That’s why your VM start command shows:
Code:
kvm: error getting device from group 221: No such device
Verify all devices in group 221 are bound to vfio or pci-stub

When nvidia is still controlling those VFs, Proxmox cannot attach them to a VM through VFIO.
 
From the screenshots we can see a few key points:
All of your A16 GPU VFs (Virtual Functions) are still bound to the nvidia driver, not vfio-pci.

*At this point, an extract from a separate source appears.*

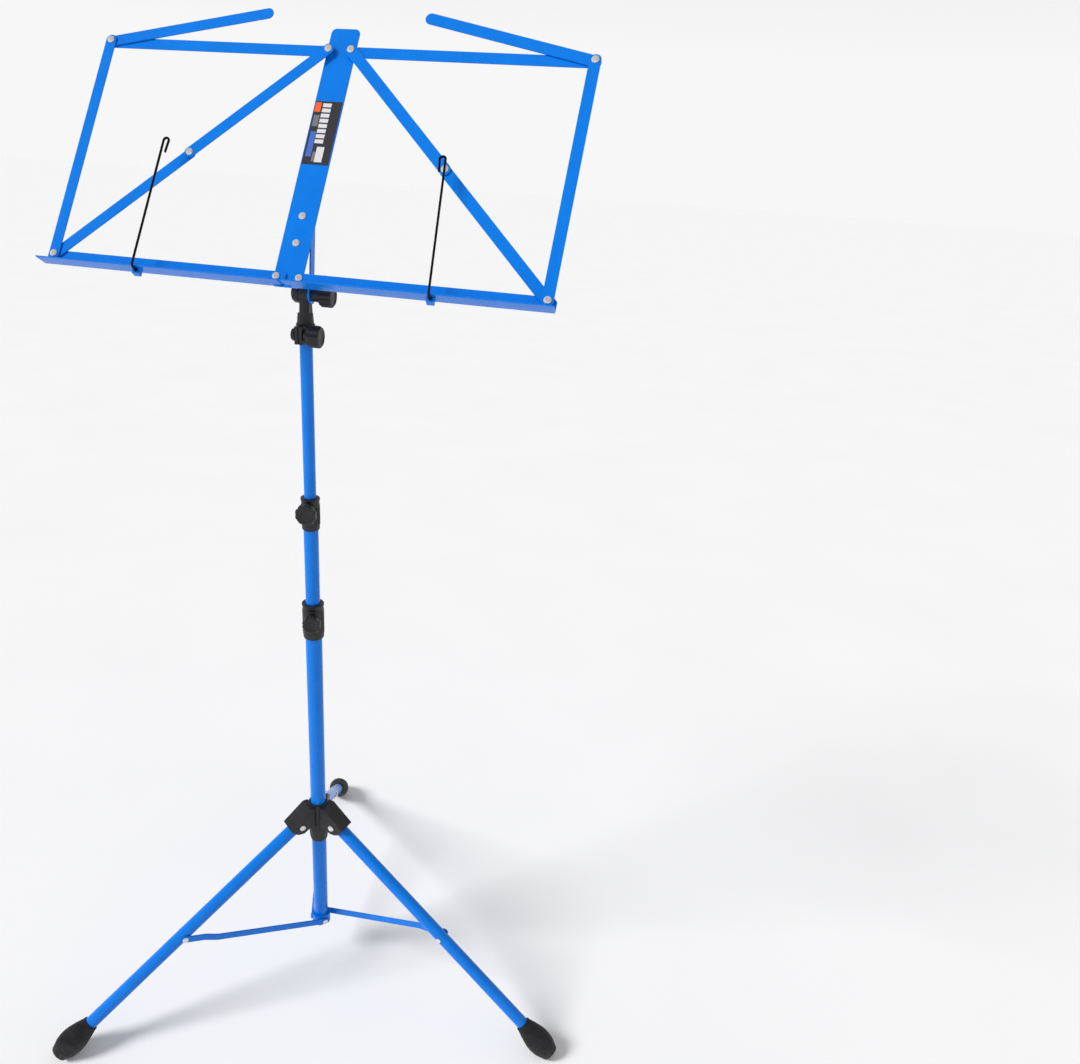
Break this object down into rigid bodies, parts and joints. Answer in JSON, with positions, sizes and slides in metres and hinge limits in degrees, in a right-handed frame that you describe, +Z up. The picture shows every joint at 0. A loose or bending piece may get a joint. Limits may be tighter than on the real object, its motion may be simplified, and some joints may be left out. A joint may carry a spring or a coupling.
{
  "type": "folding music stand",
  "caption": "Folding music stand with sliding tripod, telescoping column, tilting head and a desk of pivoting flat bars that folds up like scissors.",
  "frame": {"origin": "centre of the whole stand's footprint box, on the floor under the rubber soles", "axes": "+Z up along the column, -Y the side the player sits on, +X the player's right as seen facing the desk"},
  "size_m": [0.6025, 0.6134, 1.1073],
  "materials": {
    "blue_paint": "gloss enamel, light wear at the edges",
    "black_plastic": "satin moulded",
    "black_rubber": "matt, worn sole",
    "bright_steel": "zinc plated rivets",
    "black_wire": "black oxide spring wire"
  },
  "bodies": {
    "column": {"lower_tube": "blue_paint", "base_bracket": "blue_paint", "base_rivet_1": "bright_steel", "base_rivet_2": "bright_steel", "base_rivet_3": "bright_steel", "lower_collar": "black_plastic"},
    "lower_knob": {"lower_collar_knob": "black_plastic"},
    "hub": {"tripod_hub": "black_plastic", "leg_pin_1": "bright_steel", "leg_pin_2": "bright_steel", "leg_pin_3": "bright_steel"},
    "leg_1": {"leg_1": "blue_paint", "foot_cap_1": "black_rubber"},
    "leg_2": {"leg_2": "blue_paint", "foot_cap_2": "black_rubber"},
    "leg_3": {"leg_3": "blue_paint", "foot_cap_3": "black_rubber"},
    "brace_1": {"brace_1": "blue_paint", "brace_rivet_1": "bright_steel"},
    "brace_2": {"brace_2": "blue_paint", "brace_rivet_2": "bright_steel"},
    "brace_3": {"brace_3": "blue_paint", "brace_rivet_3": "bright_steel"},
    "middle_stage": {"middle_tube": "blue_paint", "upper_collar": "black_plastic"},
    "upper_knob": {"upper_collar_knob": "black_plastic"},
    "top_stage": {"top_tube": "blue_paint"},
    "head": {"head_clamp": "black_plastic", "head_clamp_bolt": "black_plastic", "tilt_bolt": "black_plastic"},
    "clamp_knob": {"head_clamp_knob": "black_plastic"},
    "tilt_knob": {"tilt_knob": "black_plastic"},
    "desk": {"centre_bar": "blue_paint", "tilt_bracket": "blue_paint", "bracket_rivet_1": "bright_steel", "bracket_rivet_2": "bright_steel", "left_rivet_bar_low": "bright_steel", "left_rivet_bar_top": "bright_steel", "right_rivet_bar_low": "bright_steel", "right_rivet_bar_top": "bright_steel"},
    "left_ledge": {"left_ledge": "blue_paint", "left_rivet_corner_low": "bright_steel"},
    "left_top_arm": {"left_top_arm": "blue_paint", "left_rivet_corner_top": "bright_steel"},
    "left_diagonal_upper": {"left_diagonal_upper": "blue_paint", "left_rivet_diagonal": "bright_steel"},
    "left_upright": {"left_upright": "blue_paint"},
    "left_diagonal_lower": {"left_diagonal_lower": "blue_paint"},
    "left_extension": {"left_extension_arm": "blue_paint"},
    "left_page_wire": {"left_page_wire": "black_wire"},
    "right_ledge": {"right_ledge": "blue_paint", "right_rivet_corner_low": "bright_steel"},
    "right_top_arm": {"right_top_arm": "blue_paint", "right_rivet_corner_top": "bright_steel"},
    "right_diagonal_upper": {"right_diagonal_upper": "blue_paint", "right_rivet_diagonal": "bright_steel"},
    "right_upright": {"right_upright": "blue_paint"},
    "right_diagonal_lower": {"right_diagonal_lower": "blue_paint"},
    "right_extension": {"right_extension_arm": "blue_paint"},
    "right_page_wire": {"right_page_wire": "black_wire"}
  },
  "joints": [
    {"name": "hub_slide", "type": "slide", "parent": "column", "child": "hub", "axis": [0, 0, 1], "range_m": [0, 0.2157]},
    {"name": "leg_1_fold", "type": "hinge", "parent": "hub", "child": "leg_1", "pos_m": [-0.02431, -0.04499, 0.242], "axis": [0.225, 0.9744, 0], "range_deg": [0, 52.9]},
    {"name": "leg_2_fold", "type": "hinge", "parent": "hub", "child": "leg_2", "pos_m": [-0.05851, -0.0131, 0.242], "axis": [-0.9563, -0.2924, 0], "range_deg": [0, 52.9]},
    {"name": "leg_3_fold", "type": "hinge", "parent": "hub", "child": "leg_3", "pos_m": [-0.06903, -0.05867, 0.242], "axis": [0.7314, -0.682, 0], "range_deg": [0, 52.9]},
    {"name": "brace_1_fold", "type": "hinge", "parent": "column", "child": "brace_1", "pos_m": [-0.04779, -0.02664, 0.062], "axis": [-0.225, -0.9744, 0], "range_deg": [0, 61.93]},
    {"name": "brace_2_fold", "type": "hinge", "parent": "column", "child": "brace_2", "pos_m": [-0.06267, -0.0426, 0.062], "axis": [0.9563, 0.2924, 0], "range_deg": [0, 61.93]},
    {"name": "brace_3_fold", "type": "hinge", "parent": "column", "child": "brace_3", "pos_m": [-0.0414, -0.04751, 0.062], "axis": [-0.7314, 0.682, 0], "range_deg": [0, 61.93]},
    {"name": "middle_slide", "type": "slide", "parent": "column", "child": "middle_stage", "axis": [0, 0, 1], "range_m": [-0.086, 0.28]},
    {"name": "top_slide", "type": "slide", "parent": "middle_stage", "child": "top_stage", "axis": [0, 0, 1], "range_m": [-0.15, 0.24]},
    {"name": "lower_knob_turn", "type": "hinge", "parent": "column", "child": "lower_knob", "pos_m": [-0.04623, -0.05326, 0.536], "axis": [0.2924, -0.9563, 0], "range_deg": [0, 360]},
    {"name": "upper_knob_turn", "type": "hinge", "parent": "middle_stage", "child": "upper_knob", "pos_m": [-0.04881, -0.05179, 0.664], "axis": [0.1392, -0.9903, 0], "range_deg": [0, 360]},
    {"name": "head_swivel", "type": "hinge", "parent": "top_stage", "child": "head", "pos_m": [-0.05062, -0.03892, 0.8414], "axis": [0, 0, 1], "continuous": true},
    {"name": "clamp_knob_turn", "type": "hinge", "parent": "head", "child": "clamp_knob", "pos_m": [-0.04062, -0.05342, 0.84145], "axis": [1, 0, 0], "range_deg": [0, 360]},
    {"name": "tilt_knob_turn", "type": "hinge", "parent": "head", "child": "tilt_knob", "pos_m": [-0.03662, -0.03892, 0.8762], "axis": [1, 0, 0], "range_deg": [0, 360]},
    {"name": "desk_tilt", "type": "hinge", "parent": "head", "child": "desk", "pos_m": [-0.05062, -0.03892, 0.8762], "axis": [-1, 0, 0], "range_deg": [-40, 50]},
    {"name": "left_ledge_fold", "type": "hinge", "parent": "desk", "child": "left_ledge", "pos_m": [-0.06322, -0.07222, 0.8928], "axis": [0, 0.8007, -0.599], "range_deg": [0, 87]},
    {"name": "left_top_arm_fold", "type": "hinge", "parent": "desk", "child": "left_top_arm", "pos_m": [-0.06322, 0.06256, 1.07296], "axis": [0, 0.8007, -0.599], "range_deg": [0, 87]},
    {"name": "left_diagonal_upper_fold", "type": "hinge", "parent": "desk", "child": "left_diagonal_upper", "pos_m": [-0.06322, 0.06256, 1.07296], "axis": [0, 0.8007, -0.599], "range_deg": [-44.4, 0]},
    {"name": "left_upright_fold", "type": "hinge", "parent": "left_ledge", "child": "left_upright", "pos_m": [-0.28822, -0.07222, 0.8928], "axis": [0, 0.8007, -0.599], "range_deg": [-87, 0]},
    {"name": "left_diagonal_lower_fold", "type": "hinge", "parent": "left_ledge", "child": "left_diagonal_lower", "pos_m": [-0.28822, -0.07222, 0.8928], "axis": [0, 0.8007, -0.599], "range_deg": [0, 44.4]},
    {"name": "left_extension_swing", "type": "hinge", "parent": "left_top_arm", "child": "left_extension", "pos_m": [-0.28822, 0.06256, 1.07296], "axis": [0, 0.8007, -0.599], "range_deg": [-77, 12.9]},
    {"name": "left_page_wire_swing", "type": "hinge", "parent": "left_ledge", "child": "left_page_wire", "pos_m": [-0.19422, -0.08007, 0.88231], "axis": [0, 0.8007, -0.599], "range_deg": [-10, 90]},
    {"name": "right_ledge_fold", "type": "hinge", "parent": "desk", "child": "right_ledge", "pos_m": [-0.04122, -0.07222, 0.8928], "axis": [0, -0.8007, 0.599], "range_deg": [0, 87]},
    {"name": "right_top_arm_fold", "type": "hinge", "parent": "desk", "child": "right_top_arm", "pos_m": [-0.04122, 0.06256, 1.07296], "axis": [0, -0.8007, 0.599], "range_deg": [0, 87]},
    {"name": "right_diagonal_upper_fold", "type": "hinge", "parent": "desk", "child": "right_diagonal_upper", "pos_m": [-0.04122, 0.06256, 1.07296], "axis": [0, -0.8007, 0.599], "range_deg": [-44.4, 0]},
    {"name": "right_upright_fold", "type": "hinge", "parent": "right_ledge", "child": "right_upright", "pos_m": [0.18378, -0.07222, 0.8928], "axis": [0, -0.8007, 0.599], "range_deg": [-87, 0]},
    {"name": "right_diagonal_lower_fold", "type": "hinge", "parent": "right_ledge", "child": "right_diagonal_lower", "pos_m": [0.18378, -0.07222, 0.8928], "axis": [0, -0.8007, 0.599], "range_deg": [0, 44.4]},
    {"name": "right_extension_swing", "type": "hinge", "parent": "right_top_arm", "child": "right_extension", "pos_m": [0.18378, 0.06256, 1.07296], "axis": [0, -0.8007, 0.599], "range_deg": [-77, 12.9]},
    {"name": "right_page_wire_swing", "type": "hinge", "parent": "right_ledge", "child": "right_page_wire", "pos_m": [0.08548, -0.08007, 0.88231], "axis": [0, -0.8007, 0.599], "range_deg": [-10, 85]}
  ],
  "couplings": [
    {"joint": "leg_1_fold", "follows": "hub_slide", "rad_per_m": 4.28},
    {"joint": "leg_2_fold", "follows": "hub_slide", "rad_per_m": 4.28},
    {"joint": "leg_3_fold", "follows": "hub_slide", "rad_per_m": 4.28},
    {"joint": "brace_1_fold", "follows": "hub_slide", "rad_per_m": 5.011},
    {"joint": "brace_2_fold", "follows": "hub_slide", "rad_per_m": 5.011},
    {"joint": "brace_3_fold", "follows": "hub_slide", "rad_per_m": 5.011},
    {"joint": "left_top_arm_fold", "follows": "left_ledge_fold", "ratio": 1},
    {"joint": "left_diagonal_upper_fold", "follows": "left_ledge_fold", "ratio": -0.5101},
    {"joint": "left_upright_fold", "follows": "left_ledge_fold", "ratio": -1},
    {"joint": "left_diagonal_lower_fold", "follows": "left_ledge_fold", "ratio": 0.5101},
    {"joint": "right_top_arm_fold", "follows": "right_ledge_fold", "ratio": 1},
    {"joint": "right_diagonal_upper_fold", "follows": "right_ledge_fold", "ratio": -0.5101},
    {"joint": "right_upright_fold", "follows": "right_ledge_fold", "ratio": -1},
    {"joint": "right_diagonal_lower_fold", "follows": "right_ledge_fold", "ratio": 0.5101}
  ]
}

That’s why your VM start command shows:
Code:
kvm: error getting device from group 221: No such device
Verify all devices in group 221 are bound to vfio or pci-stub

When nvidia is still controlling those VFs, Proxmox cannot attach them to a VM through VFIO.
How can I bind to vfio or pci-stub?
 
You should bind the GPU VFs to vfio-pci (don’t use pci-stub unless you really must). Example for 0000:8c:00.6 (ID 10de:25b6):

To bind :-
Code:
dev=0000:8c:00.6
echo $dev > /sys/bus/pci/devices/$dev/driver/unbind
echo $dev > /sys/bus/pci/drivers/vfio-pci/bind
lspci -nnk -s $dev   # should show: Kernel driver in use: vfio-pci

Make sure IOMMU is enabled (e.g. intel_iommu=on iommu=pt or amd_iommu=on in kernel cmdline).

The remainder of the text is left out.